Tuesday, August 30, 2016

The Important Stuff: a harsh reality

When I think of Rhea, as my husband, I think of how incredibly cherished he made me feel daily.  He totally rocked as a husband.  He had OCD, clinically not just made up, so he was an awesome help around the house.  I never had to ask him to do anything; he just always did it, whatever it was.  I would put the girls down or give them a bath, and he would pick up the kitchen or fold laundry.  Truly, we made an awesome team.  He was attentive and asked me about my day and always put my needs before his.  He cared about my passions and watched my silly TV shows with me, because I liked them and they made me happy.  He always said my job as a mom was way harder than his, and I deserved to be pampered.  For real, ladies, I kinda hit the jackpot with Rhea.  No, it wasn’t all perfect, we had a few bumps here and there, but really, it was good.  Our marriage was really wonderful, something for the books. 

A few weeks ago, I reached out to a battle buddy of Rhea’s and asked Clint to help me build shadow boxes for Rhea’s military honors and awards.  The girls and I took everything over to Clint’s house where Clint and I took over the kitchen table with documents and computers, and his amazing wife, Rachel, kept track and watched all 5 kids. 

During the process of building the shadow box online, I started to get really upset with myself.  We went through his awards, built his ribbon rack, went through patches and unit crests and unit awards, etc.  And, I couldn’t do any of it, without Clint.  I knew nothing.  The military, the Army, Rhea’s entire world and passion…I knew nothing.  I cannot tell you the amount of nights I watched Rhea pour over his military awards book.  Or, how much time I watched him build shadow boxes for other people and ribbon racks for his own soldiers.  He would work countless hours on his own military book, or as Clint called it, his “I Love Me” book (apparently this is what they all called it and everybody pretty much has one in the military.)  This was a huge part of him and of his life, it was important, and I can’t explain one piece of it to you. 

Since that night, I have been incredibly heartbroken.  I realize that I messed up.  Rhea always made what was important to me, important to him.  He really did, from my job, to singing, to my soap opera, to my books that I read, it was all important to him.  I did not do the same, in this major part of his life.  I was not all that he was to me, for him.  I dropped the ball, and I’m devastated by it.  I don’t get a chance to fix that.  That chance for me is gone with Rhea. 

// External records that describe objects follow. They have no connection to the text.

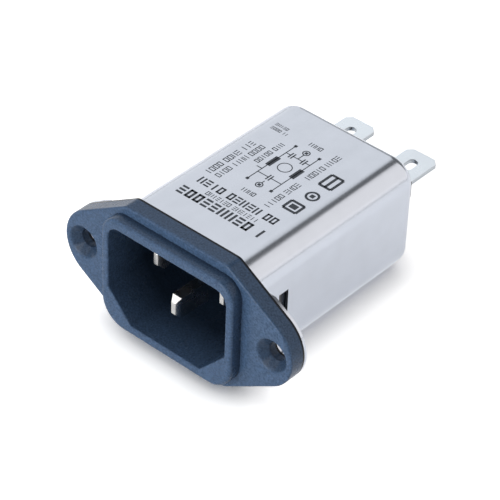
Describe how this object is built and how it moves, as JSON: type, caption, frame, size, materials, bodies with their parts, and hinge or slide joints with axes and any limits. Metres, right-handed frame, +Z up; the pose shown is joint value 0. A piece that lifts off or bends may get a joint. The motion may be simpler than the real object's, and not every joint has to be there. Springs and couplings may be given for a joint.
{
  "type": "panel-mount power inlet with built-in emi line filter",
  "caption": "Screw-mount mains inlet socket with an interference filter in a closed metal can behind it, and flat push-on load tabs at the back.",
  "frame": {"origin": "midway between the two screw holes, in the plane where the ears meet the panel", "axes": "+X across the flange towards the line pin, +Y from the socket towards the load tabs, +Z up, away from the earth pin"},
  "size_m": [0.048, 0.0563, 0.0244],
  "materials": {
    "moulding": "satin slate-blue black moulding",
    "can_metal": "satin tin-plated steel, drawn",
    "liner_film": "thin insulating film",
    "black_plastic": "black moulding",
    "pin_metal": "nickel-plated brass",
    "tab_metal": "bright tin-plated brass",
    "strap_metal": "soft copper strip",
    "ferrite": "dense dark ferrite",
    "case_plastic": "natural moulding",
    "enamelled_wire": "enamelled copper wire",
    "sleeve": "flexible sleeving",
    "xcap_body": "filled box",
    "ycap_body": "dipped disc"
  },
  "bodies": {
    "root": {"inlet_body": "moulding", "shield_can": "can_metal", "can_liner": "liner_film", "terminal_plate": "black_plastic", "line_pin": "pin_metal", "neutral_pin": "pin_metal", "earth_pin": "pin_metal", "line_tab": "tab_metal", "neutral_tab": "tab_metal", "earth_tab": "tab_metal", "earth_strap": "strap_metal", "choke_core": "ferrite", "core_cup": "case_plastic", "core_lid": "case_plastic", "line_winding": "enamelled_wire", "neutral_winding": "enamelled_wire", "winding_divider": "case_plastic", "choke_cradle": "case_plastic", "lead_sleeves": "sleeve", "x_capacitor": "xcap_body", "line_y_capacitor": "ycap_body", "neutral_y_capacitor": "ycap_body"}
  },
  "joints": []
}
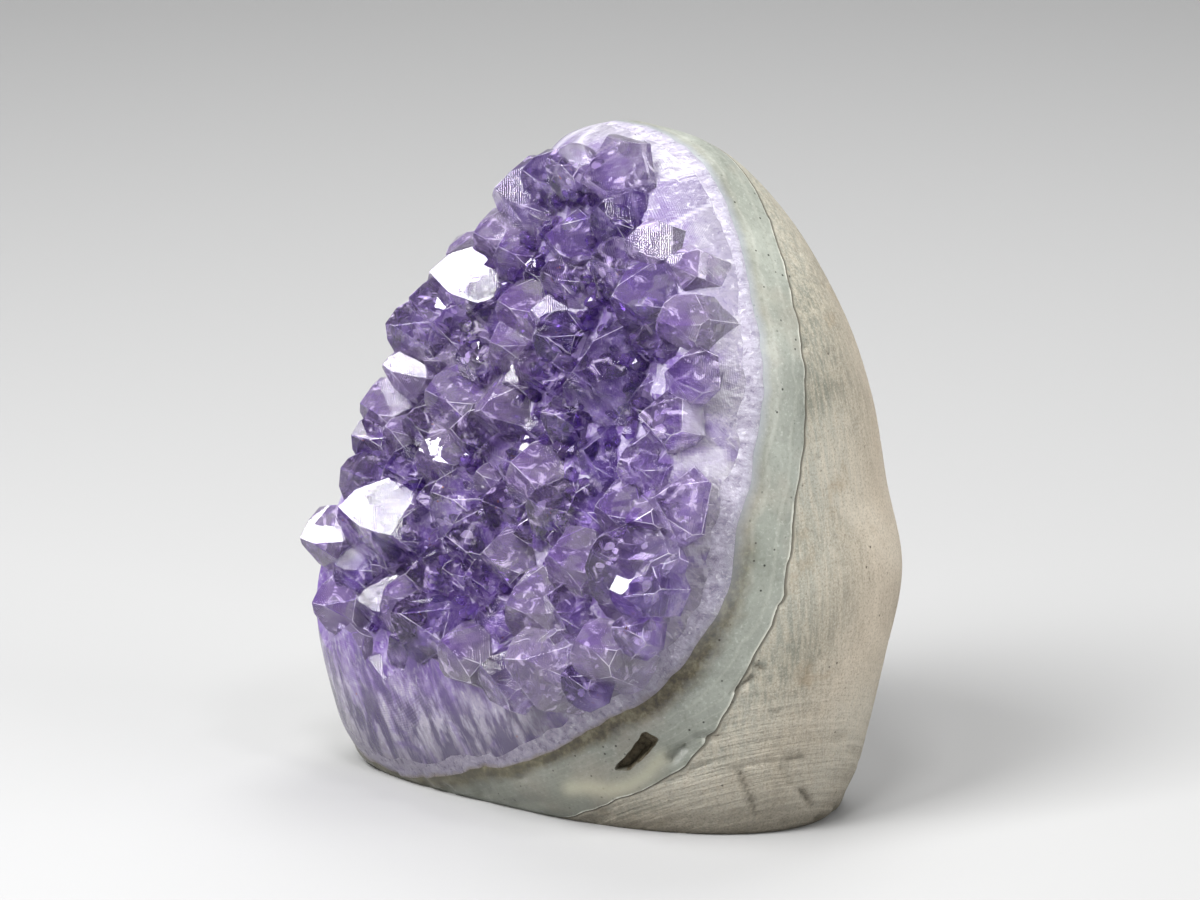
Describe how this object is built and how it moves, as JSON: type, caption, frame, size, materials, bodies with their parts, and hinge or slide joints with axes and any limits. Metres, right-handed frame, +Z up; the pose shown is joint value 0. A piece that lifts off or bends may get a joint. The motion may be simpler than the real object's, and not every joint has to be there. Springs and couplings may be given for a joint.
{
  "type": "amethyst cluster",
  "caption": "Free-standing wedge of amethyst geode with an open crystal face, an agate band and a smooth-ground rock back, on a flat cut base.",
  "frame": {"origin": "middle of the flat cut base", "axes": "+Z up, the crystal face looks towards -Y, +X to the right of it"},
  "size_m": [0.1018, 0.0735, 0.1146],
  "materials": {
    "basalt": "smooth-ground volcanic rock, matte, warm grey beige with fine saw and grinding marks",
    "agate": "ground agate, grey-green, semi-gloss, with dark specks and a brown rim",
    "amethyst": "clear violet quartz crystals, white and veiled at their roots"
  },
  "bodies": {
    "root": {"basalt_matrix": "basalt", "agate_band": "agate", "amethyst_crystals": "amethyst"}
  },
  "joints": []
}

I talked and cried heavily about this in my last counseling session.  There’s not a thing I can do about this.  It’s just something I have to deal with.  The few people that I’ve talked to, other than my counselor, have told me not to be so hard on myself.  And, yes, I know Rhea would say the same, and he would say that it’s just boring Army stuff.  I can’t do that though, I am upset with myself, and rightly so.  This is a huge deal to me.  My counselor, Sonya, she totally gets that.  I didn’t do this aspect of my marriage right.  I can reflect on that now and see it clearly.  It’s not me being hard on myself, it’s just me realizing something that I did wrong.  I didn’t make his important things, my important things.  He ALWAYS did that for me.  He deserved the same from me.  So, Sonya, said to me near the end of my session, “Now what? How long are you going to allow yourself to be upset about this? And what can you do about it?”  I’m not sure this is something I can get over.  And, there is not a damn thing I can do about it now.  But I can learn from it.

Here is the truth that I have learned; I refuse to make this mistake again.  It’s too unbearable to live with.  I will not do this to my children.  If dance is important to Joanna, then dance is important to me.  If soccer is important to Abby, then soccer is important to me.  Whatever their passion is at the time, that is my passion, too.  And if someone new comes into my life down the road, I will pay attention to what’s important to them and make it important to me.  And, as for Rhea’s passion, I can’t redo that time in my life.  What I would give for that? You have no idea!  But, I can make it important to me now, and I can learn and teach his daughters about his passion and love for the military. 

I think, Rhea probably has been laughing at me as I look up and study the different ribbons and awards he has.  How, I myself, have been looking up words and verbiage in his memorandums found in his “I Love Me” book in order to try and understand what indicators need to be put on which ribbons and why.  The medals are beautiful, and so intricate.  His passion was a wonderful passion, and is really very interesting to learn about.  I don’t know why I didn’t make it important to me, for him.  I’m so incredibly sorry that I didn’t.


My words of advice for all who read this, if you love someone, show them by making their life and their passions important to you.  Make time for their stuff, even if it doesn’t make a lick of sense to you.  Make what is important to them, important to you.  Don’t mess that up.